== Material provided

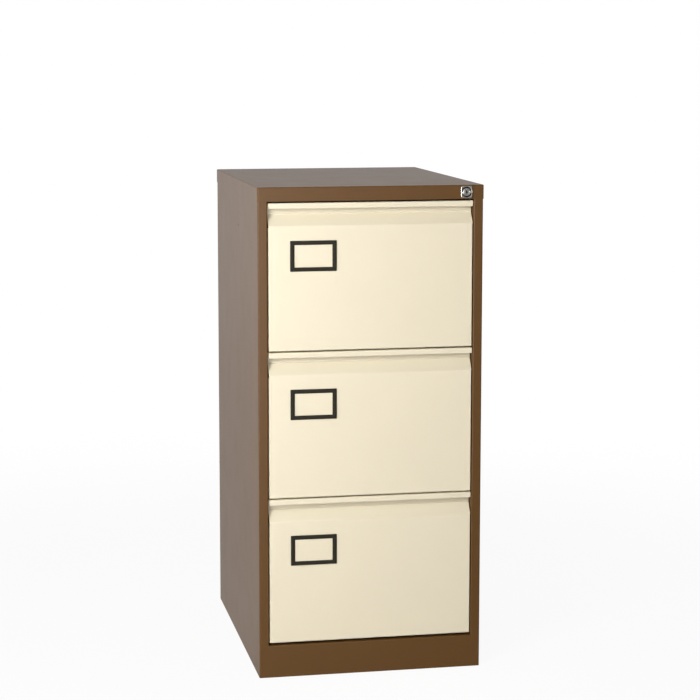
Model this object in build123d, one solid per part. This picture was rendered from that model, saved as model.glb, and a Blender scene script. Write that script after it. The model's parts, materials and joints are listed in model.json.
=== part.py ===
from build123d import *
import math
import os

# A steel filing cabinet with three flush drawers on telescopic slides and one lock for all of them.
# X is the width, the drawers open towards -Y, Z is up. The origin is on the floor, under the middle
# of the whole cabinet with its lock. All sizes are in millimetres.

# Sheet steel and the folds in it
carcass_sheet = 0.9
drawer_sheet = 0.8
front_sheet = 0.9
slide_sheet = 1.2
post_sheet = 1.2
carcass_fold = 1.6
front_fold = 1.6
tray_fold = 2.2
slide_fold = 0.9
weld_gap = 0.1

# Carcass. Its depth follows from the slides, which come in fixed lengths.
rear_space = 24.0
stile_width = 20.0
stile_return = 24.0
rear_flange = 15.0
plinth_height = 67.5
plinth_shelf = 20.0
pan_upstand = 30.0
cap_flange = 29.0
cap_edge_fillet = 2.0
cap_corner_fillet = 3.0
header_lower_flange = 14.0
header_upper_flange = 18.0
side_hole_diameter = 4.0
side_hole_setback = 276.5
side_hole_drop = 99.0

# Drawer fronts and the gaps round them
drawer_front_width = 424.0
drawer_front_height = 301.5
drawer_side_gap = 2.0
drawer_gap = 3.0
top_gap = 3.5
bottom_gap = 5.5
front_depth = 19.0
front_edge_fillet = 2.2

# The full-width finger recess at the top of each drawer front
lip_height = 11.5
hem_height = 7.0
hem_gap = 0.7
recess_depth = 15.2
recess_wall_bottom = 22.0
recess_step = 1.4
recess_bend_drop = 46.5
recess_bend_fillet = 4.0

# Inner panel that closes the back of each drawer front
inner_front_flange = 9.0

# Drawer tray: one folded piece for base and sides, with rails for hanging files, and a back
tray_inset = 11.0
tray_rise = 12.0
tray_drop = 22.0
tray_rear_extra = 8.0
file_rail_width = 7.0
file_rail_lip = 6.0
tray_back_flange = 12.0
tray_back_drop = 9.0
tray_back_setback = 6.0

# Label frame on each drawer front
label_width = 96.0
label_height = 62.6
label_window_width = 78.2
label_window_height = 45.6
label_bottom_border = 8.4
label_thickness = 2.0
label_inset = 44.0
label_drop = 76.3
label_chamfer = 0.6

# Telescopic slides, three members each, with a ball cage in each ball track
slide_thickness = 12.7
slide_height = 45.6
slide_length = 550.0
slide_rear_extra = 10.0
slide_setback = 36.0
slide_rise = 50.0
slide_member_gap = 1.2
ball_track = 3.8
slide_inner_reach = 8.0
cage_clearance = 0.3
cage_web = 0.6
cage_length = 200.0

# Slotted posts that carry the slides
post_width = 40.0
post_setback = 34.0
rear_post_inset = 56.0
post_slot_width = 4.0
post_slot_height = 14.0
post_slot_first = 100.0
post_slots_per_drawer = 4

# Rubber buffers that stop the closing drawers
buffer_length = 7.0
buffer_height = 14.0
buffer_clearance = 0.3

# Lock in the cap's front flange, counted in from the right side
lock_inset = 36.2
lock_bezel_width = 24.0
lock_bezel_height = 25.0
lock_bezel_corner = 4.0
lock_bezel_thickness = 3.5
lock_barrel_diameter = 15.9
lock_barrel_proud = 1.0
lock_running_clearance = 0.08
lock_wall = 1.5
lock_housing_length = 22.0
lock_barrel_length = 24.0
lock_hole_clearance = 0.2
lock_nut_across_flats = 22.0
lock_nut_thickness = 3.0
keyway_width = 1.8
keyway_height = 8.5
keyway_depth = 10.0

# Cam behind the lock, and the locking bar that its pin lifts and lowers. The bar is an upright strip
# with an arm and three hooks riveted to its front.
cam_thickness = 1.5
cam_hub_radius = 6.5
cam_tip_radius = 4.0
cam_pin_radius = 7.0
cam_pin_diameter = 5.0
cam_turn = 90.0
cam_bar_gap = 0.5
pin_slot_clearance = 0.4
pin_slot_end_clearance = 0.6
bar_thickness = 2.0
bar_plate_thickness = 1.5
bar_width = 14.0
bar_side_gap = 3.1
bar_arm_height = 15.0
bar_arm_margin = 4.0
bar_foot_below_catch = 60.0
hook_height = 6.0
hook_reach = 6.0
hook_lap = 9.0

# Guides of the bar, and the catch on each drawer that a hook drops in front of
guide_clearance = 0.3
guide_wall = 1.2
guide_height = 14.0
guide_above_catch = 40.0
catch_sheet = 1.5
catch_fold = 0.5
catch_reach = 9.0
catch_length = 26.0
catch_height = 6.0
catch_drop = 60.0
catch_gap = 1.0

drawer_names = ("bottom", "middle", "top")

# Sizes that follow from the ones above
opening_half = drawer_front_width / 2 + drawer_side_gap
body_half = opening_half + stile_width
inner_half = body_half - carcass_sheet
cap_skin = carcass_sheet + weld_gap
drawer_pitch = drawer_front_height + drawer_gap
fronts_height = len(drawer_names) * drawer_pitch - drawer_gap
cap_bottom = plinth_height + bottom_gap + fronts_height + top_gap
total_height = cap_bottom + cap_flange
cap_underside = total_height - carcass_sheet
panel_top = total_height - cap_edge_fillet - weld_gap
lock_proud = lock_bezel_thickness + lock_barrel_proud

body_depth = slide_setback + slide_length + slide_rear_extra + rear_space
slide_travel = slide_length
face_y = -body_depth / 2 + lock_proud / 2
rear_y = face_y + body_depth
cap_front_y = face_y - cap_skin
fold_clear = carcass_fold + weld_gap

front_half = drawer_front_width / 2
tray_half = front_half - tray_inset
tray_length = slide_setback + slide_length + tray_rear_extra - front_depth
label_center_x = -front_half + label_inset + label_width / 2
slide_outer_x = tray_half + slide_thickness
slide_front_y = face_y + slide_setback
slide_rear_y = slide_front_y + slide_length
post_slot_pitch = drawer_pitch / post_slots_per_drawer

lock_center_x = body_half - lock_inset
lock_z = cap_bottom + cap_flange / 2
housing_radius = lock_barrel_diameter / 2 + lock_running_clearance + lock_wall
cam_y = face_y + lock_barrel_length
bar_plate_y = cam_y + cam_thickness + cam_bar_gap
bar_y = bar_plate_y + bar_plate_thickness
pin_rise = cam_pin_radius * math.sin(math.radians(cam_turn / 2))
pin_reach = cam_pin_radius * math.cos(math.radians(cam_turn / 2))
bar_travel = 2 * pin_rise
bar_arm_top = lock_z + pin_rise + bar_arm_height / 2
bar_outer_x = inner_half - bar_side_gap
bar_inner_x = bar_outer_x - bar_width
catch_y = bar_y + catch_gap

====

### What needs to be done:
Reproduce all data above, unchanged.

### Answer to this problem:
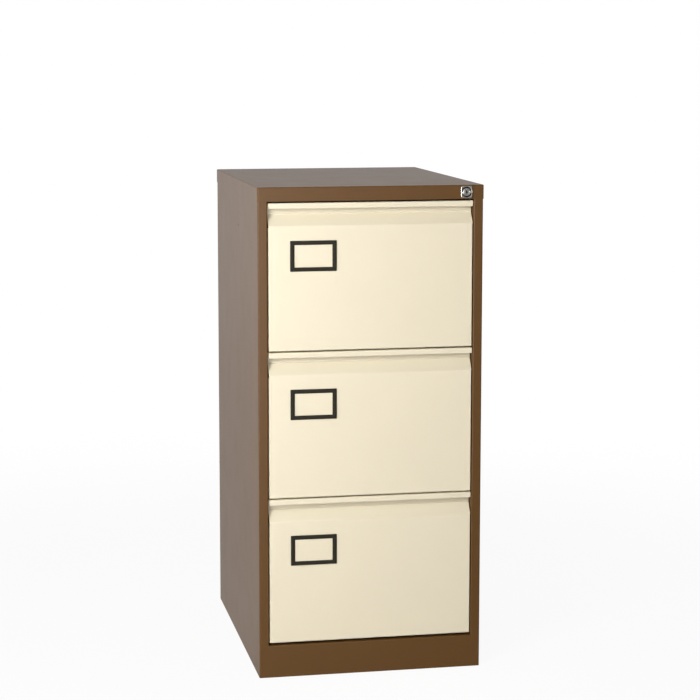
Model this object in build123d, one solid per part. This picture was rendered from that model, saved as model.glb, and a Blender scene script. Write that script after it. The model's parts, materials and joints are listed in model.json.
=== part.py ===
from build123d import *
import math
import os

# A steel filing cabinet with three flush drawers on telescopic slides and one lock for all of them.
# X is the width, the drawers open towards -Y, Z is up. The origin is on the floor, under the middle
# of the whole cabinet with its lock. All sizes are in millimetres.

# Sheet steel and the folds in it
carcass_sheet = 0.9
drawer_sheet = 0.8
front_sheet = 0.9
slide_sheet = 1.2
post_sheet = 1.2
carcass_fold = 1.6
front_fold = 1.6
tray_fold = 2.2
slide_fold = 0.9
weld_gap = 0.1

# Carcass. Its depth follows from the slides, which come in fixed lengths.
rear_space = 24.0
stile_width = 20.0
stile_return = 24.0
rear_flange = 15.0
plinth_height = 67.5
plinth_shelf = 20.0
pan_upstand = 30.0
cap_flange = 29.0
cap_edge_fillet = 2.0
cap_corner_fillet = 3.0
header_lower_flange = 14.0
header_upper_flange = 18.0
side_hole_diameter = 4.0
side_hole_setback = 276.5
side_hole_drop = 99.0

# Drawer fronts and the gaps round them
drawer_front_width = 424.0
drawer_front_height = 301.5
drawer_side_gap = 2.0
drawer_gap = 3.0
top_gap = 3.5
bottom_gap = 5.5
front_depth = 19.0
front_edge_fillet = 2.2

# The full-width finger recess at the top of each drawer front
lip_height = 11.5
hem_height = 7.0
hem_gap = 0.7
recess_depth = 15.2
recess_wall_bottom = 22.0
recess_step = 1.4
recess_bend_drop = 46.5
recess_bend_fillet = 4.0

# Inner panel that closes the back of each drawer front
inner_front_flange = 9.0

# Drawer tray: one folded piece for base and sides, with rails for hanging files, and a back
tray_inset = 11.0
tray_rise = 12.0
tray_drop = 22.0
tray_rear_extra = 8.0
file_rail_width = 7.0
file_rail_lip = 6.0
tray_back_flange = 12.0
tray_back_drop = 9.0
tray_back_setback = 6.0

# Label frame on each drawer front
label_width = 96.0
label_height = 62.6
label_window_width = 78.2
label_window_height = 45.6
label_bottom_border = 8.4
label_thickness = 2.0
label_inset = 44.0
label_drop = 76.3
label_chamfer = 0.6

# Telescopic slides, three members each, with a ball cage in each ball track
slide_thickness = 12.7
slide_height = 45.6
slide_length = 550.0
slide_rear_extra = 10.0
slide_setback = 36.0
slide_rise = 50.0
slide_member_gap = 1.2
ball_track = 3.8
slide_inner_reach = 8.0
cage_clearance = 0.3
cage_web = 0.6
cage_length = 200.0

# Slotted posts that carry the slides
post_width = 40.0
post_setback = 34.0
rear_post_inset = 56.0
post_slot_width = 4.0
post_slot_height = 14.0
post_slot_first = 100.0
post_slots_per_drawer = 4

# Rubber buffers that stop the closing drawers
buffer_length = 7.0
buffer_height = 14.0
buffer_clearance = 0.3

# Lock in the cap's front flange, counted in from the right side
lock_inset = 36.2
lock_bezel_width = 24.0
lock_bezel_height = 25.0
lock_bezel_corner = 4.0
lock_bezel_thickness = 3.5
lock_barrel_diameter = 15.9
lock_barrel_proud = 1.0
lock_running_clearance = 0.08
lock_wall = 1.5
lock_housing_length = 22.0
lock_barrel_length = 24.0
lock_hole_clearance = 0.2
lock_nut_across_flats = 22.0
lock_nut_thickness = 3.0
keyway_width = 1.8
keyway_height = 8.5
keyway_depth = 10.0

# Cam behind the lock, and the locking bar that its pin lifts and lowers. The bar is an upright strip
# with an arm and three hooks riveted to its front.
cam_thickness = 1.5
cam_hub_radius = 6.5
cam_tip_radius = 4.0
cam_pin_radius = 7.0
cam_pin_diameter = 5.0
cam_turn = 90.0
cam_bar_gap = 0.5
pin_slot_clearance = 0.4
pin_slot_end_clearance = 0.6
bar_thickness = 2.0
bar_plate_thickness = 1.5
bar_width = 14.0
bar_side_gap = 3.1
bar_arm_height = 15.0
bar_arm_margin = 4.0
bar_foot_below_catch = 60.0
hook_height = 6.0
hook_reach = 6.0
hook_lap = 9.0

# Guides of the bar, and the catch on each drawer that a hook drops in front of
guide_clearance = 0.3
guide_wall = 1.2
guide_height = 14.0
guide_above_catch = 40.0
catch_sheet = 1.5
catch_fold = 0.5
catch_reach = 9.0
catch_length = 26.0
catch_height = 6.0
catch_drop = 60.0
catch_gap = 1.0

drawer_names = ("bottom", "middle", "top")

# Sizes that follow from the ones above
opening_half = drawer_front_width / 2 + drawer_side_gap
body_half = opening_half + stile_width
inner_half = body_half - carcass_sheet
cap_skin = carcass_sheet + weld_gap
drawer_pitch = drawer_front_height + drawer_gap
fronts_height = len(drawer_names) * drawer_pitch - drawer_gap
cap_bottom = plinth_height + bottom_gap + fronts_height + top_gap
total_height = cap_bottom + cap_flange
cap_underside = total_height - carcass_sheet
panel_top = total_height - cap_edge_fillet - weld_gap
lock_proud = lock_bezel_thickness + lock_barrel_proud

body_depth = slide_setback + slide_length + slide_rear_extra + rear_space
slide_travel = slide_length
face_y = -body_depth / 2 + lock_proud / 2
rear_y = face_y + body_depth
cap_front_y = face_y - cap_skin
fold_clear = carcass_fold + weld_gap

front_half = drawer_front_width / 2
tray_half = front_half - tray_inset
tray_length = slide_setback + slide_length + tray_rear_extra - front_depth
label_center_x = -front_half + label_inset + label_width / 2
slide_outer_x = tray_half + slide_thickness
slide_front_y = face_y + slide_setback
slide_rear_y = slide_front_y + slide_length
post_slot_pitch = drawer_pitch / post_slots_per_drawer

lock_center_x = body_half - lock_inset
lock_z = cap_bottom + cap_flange / 2
housing_radius = lock_barrel_diameter / 2 + lock_running_clearance + lock_wall
cam_y = face_y + lock_barrel_length
bar_plate_y = cam_y + cam_thickness + cam_bar_gap
bar_y = bar_plate_y + bar_plate_thickness
pin_rise = cam_pin_radius * math.sin(math.radians(cam_turn / 2))
pin_reach = cam_pin_radius * math.cos(math.radians(cam_turn / 2))
bar_travel = 2 * pin_rise
bar_arm_top = lock_z + pin_rise + bar_arm_height / 2
bar_outer_x = inner_half - bar_side_gap
bar_inner_x = bar_outer_x - bar_width
catch_y = bar_y + catch_gap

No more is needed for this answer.